With it not being enough to accuse the U.S. of murdering Chavez, Maduro has resurrected the all-too-familiar rants of his socialist mentor. “Sooner rather than later the imperialist elites who govern the United States will have to learn to live with absolute respect with the insurrectional peoples of America,” declared Maduro. “We’ve decided to be free, and nothing and no one will take that independence that was re-conquered with our commander Hugo Chavez at the helm.”

Worried by the charisma and support of Henrique Capriles Radonski, the acting president has decided on two obvious paths to victory. The first is playing on the public sympathy and mourning for Chavez, building a cult around the man's memory to help keep his movement alive. The second is to focus his hatred on the United States, blaming the Americans for the world's ills and distracting the Venezuelans from the sordid state of affairs that their socialist strongman left them. 

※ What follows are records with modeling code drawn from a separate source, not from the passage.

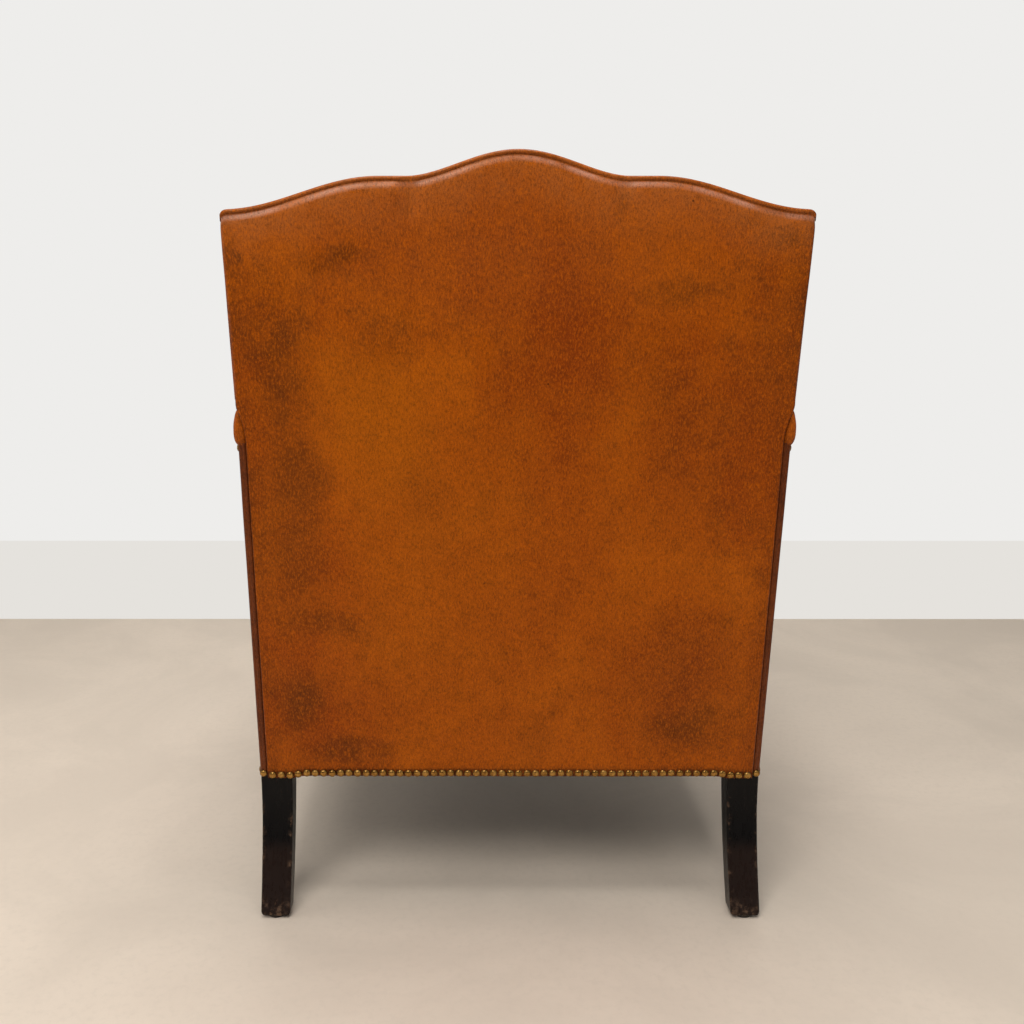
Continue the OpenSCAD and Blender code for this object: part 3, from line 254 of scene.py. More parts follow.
def leather(name, lit, mid, dark, patches=(), tints=(), rough=0.38, top=None, edge_dark=None, streak=0.35):
    """Worn dyed leather: clouds, streaks, dark patches (rubbed, and painted shade where they lie in folds),
    pores, creases and a fine pebble grain; where asked for, a painted sheen and highlight under the crest.
    """
    k = Mat(name)
    w = k.warped(14, 0.05)
    mott = k.noise(38, 6, 0.65)
    fine = k.noise(210, 3, 0.6)
    col = k.ramp(k.noise(5.5, 6, 0.6, distort=0.6), (0.32, mid), (0.6, lit))
    col = k.mix(k.range(mott, 0.45, 0.75, 0.0, 0.42), col, dark)
    runs = k.noise(1.0, 4, 0.6, vec=k.scaled(60, 60, 6))
    col = k.mix(k.range(runs, 0.45, 0.75, 0.0, streak), col, mid)
    for *place, power, c in tints:
        col = k.mix(k.mul(k.blob(*place, w), power), col, c)
    total = None
    for *place, power in patches:
        f = k.mul(k.blob(*place, w), power)
        total = f if total is None else k.math("MAXIMUM", total, f)
    if patches:
        col = k.mix(k.mul(total, k.range(k.noise(30, 7, 0.75), 0.26, 0.66, 0.25, 1.0)), col, dark)
    if top is not None:
        # Painted sheen: paler under the crest, where light from above falls, and a painted highlight along its
        # rim
        under = k.attr("under_top")
        col = k.mix(k.mul(k.range(under, 0.75, 0.0), k.range(mott, 0.3, 0.6, 0.5, 0.9)), col, top)
        # The rim is a painted highlight on the rounding just below the crest's seam
        rim = k.mul(k.range(under, 0.055, 0.075), k.range(under, 0.14, 0.085))
        rim = k.mul(rim, k.range(k.noise(16, 4), 0.35, 0.6, 0.25, 0.8))
        col = k.mix(rim, col, tuple(min(1, c + 0.22) for c in top))
    if edge_dark is not None:
        f = k.mul(k.range(k.attr("from_edge"), 0.3, 0.0, 0.0, 0.55),
                  k.range(k.noise(17, 5, 0.6), 0.35, 0.65, 0.2, 1.0))
        col = k.mix(f, col, edge_dark)
        # The seam attribute: dark seam lines, and on the outside back the painted shadow round the hem's nails
        col = k.mix(k.mul(k.attr("seam"), 0.9), col, shade(edge_dark, 0.15))
    # The grain lies over every stain: dark hollows, and light fibres between them
    fibre = k.noise(1.0, 6, 0.75, vec=k.scaled(560, 560, 230, turn=0.12))
    col = k.mix(k.range(fibre, 0.48, 0.64, 0.0, 0.5), col, shade(dark, 0.8))
    col = k.mix(k.range(fibre, 0.5, 0.36, 0.0, 0.6), col, shade(lit, 1.3))
    col = k.mix(k.range(k.noise(900, 4, 0.75), 0.52, 0.64, 0.0, 0.45), col, dark)
    pores = k.range(k.voronoi(330), 0.16, 0.05, 0.0, 0.75)
    col = k.mix(k.mul(pores, k.range(k.noise(21, 3), 0.52, 0.68)), col, shade(dark, 0.3))
    pits = k.mul(k.range(k.voronoi(42), 0.075, 0.035), k.range(k.noise(9, 2), 0.6, 0.72))
    col = k.mix(k.mul(pits, 0.8), col, shade(dark, 0.25))
    crease = k.range(k.voronoi(30, "DISTANCE_TO_EDGE", vec=k.warped(40, 0.03)), 0.03, 0.0)
    crease = k.mul(crease, k.range(k.noise(7, 3), 0.55, 0.75))
    col = k.mix(k.mul(crease, 0.35), col, shade(dark, 0.5))
    pebble = k.voronoi(760, vec=k.warped(300, 0.0012))
    h = k.math("ADD", k.mul(pebble, 0.7), k.mul(fine, 0.9))
    h = k.math("SUBTRACT", h, k.mul(crease, 0.8))
    h = k.math("SUBTRACT", h, pits)
    k.bump(h, 0.45, 0.0006, under=k.bump(k.noise(60, 4, 0.6), 0.22, 0.0012))
    r = k.math("ADD", k.range(mott, 0.3, 0.7, rough - 0.07, rough + 0.1), k.mul(fine, 0.08))
    if top is not None:
        r = k.math("SUBTRACT", r, k.range(under, 0.3, 0.05, 0.0, 0.17))
    return k.done(col, r, Specular_IOR_Level=0.2, Specular_Tint=(1.0, 0.8, 0.56, 1.0))


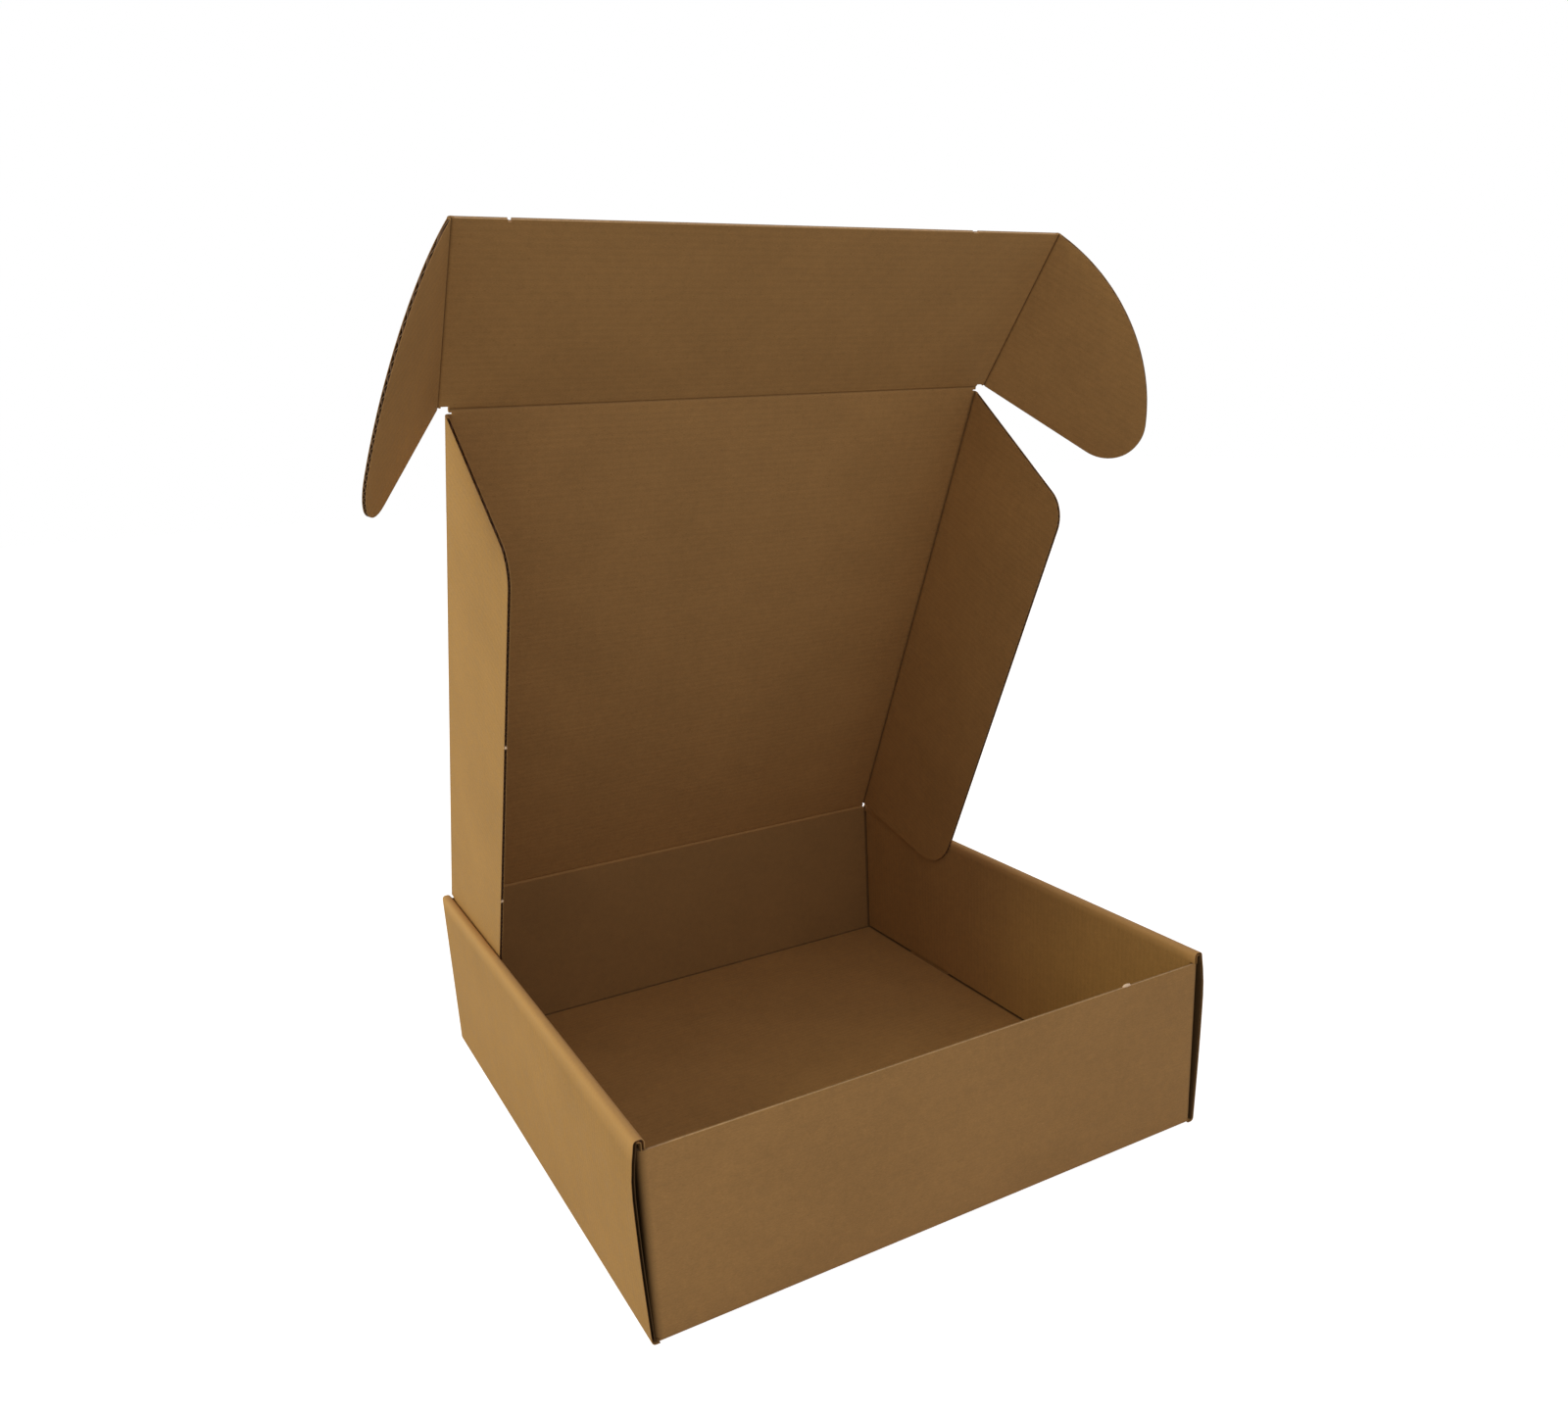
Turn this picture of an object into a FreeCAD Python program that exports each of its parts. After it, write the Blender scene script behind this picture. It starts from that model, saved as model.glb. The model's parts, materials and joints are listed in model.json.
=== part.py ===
"""A corrugated mailer box standing open: a tray with rolled double side walls, and its hinged lid.

The real box is one die-cut sheet of single-wall board. It is split only at the creases that move.
Millimetres, +Z up, +Y towards the back wall, origin at the centre of the base's underside.
"""
import FreeCAD, Part
import os
import Sketcher
from FreeCAD import Placement, Rotation, Vector

os.makedirs("parts", exist_ok=True)
doc = FreeCAD.newDocument("open_box")
sheet = doc.addObject("Spreadsheet::Sheet", "sizes")

SIZES = {
    # The tray
    "outer_width": 320.0,
    "outer_depth": 322.0,
    "wall_height": 101.0,
    "front_height": 95.0,
    "board": 1.7,
    "fold_radius": 0.4,
    "layer_gap": 0.1,
    "corner_tab": 95.0,
    "lock_tab_width": 45.0,
    "lock_tab_spread": 160.0,
    "lock_tab_rise": 0.2,
    "slot_gap": 0.15,
    # The outward bow of each side's outer panel at the front, where the ears slide in
    "bow": 2.4,
    "bow_height": 76.0,
    "bow_length": 130.0,
    # Running gaps of the moving panels
    "lid_gap": 0.35,
    "tuck_gap": 0.3,
    "crease_gap": 0.15,
    "floor_gap": 0.5,
    # Tuck flap and its ears
    "tuck_width": 318.0,
    "tuck_depth": 97.0,
    "ear_reach": 94.4,
    "ear_setback": 0.8,
    "ear_sweep_radius": 107.0,
    "ear_tip_radius": 22.4,
    # Dust flaps: the heel is at the lid's hinge, the toe at its front
    "dust_heel_gap": 2.4,
    "dust_toe_gap": 3.1,
    "dust_heel_angle": 11.0,
    "dust_toe_angle": 13.8,
    "dust_heel_radius": 29.0,
    "dust_toe_radius": 17.0,
    # The pose in which the box stands, in degrees
    "lid_lean_angle": 25.6,
    "tuck_bend_angle": 16.0,
    "ear_fold_angle": 57.0,
}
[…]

As a sign of things to come, Maduro expelled several American diplomats from Venezuela. The United States has returned the favor, booting two Venezuelan diplomats out of the country. Maduro has also kowtowed to that particularly sleazy fraternity of world leaders that his predecessor so very much adored, indicating continuation of Venezuela's disastrous support for human rights abusers and anti-American regimes.

If there is to be any hope of an improvement in relations between Venezuela and the United States, Henrique Capriles must defeat Nicolas Maduro on the April 14 elections. As the deck is stacked against the opposition, this seems unlikely.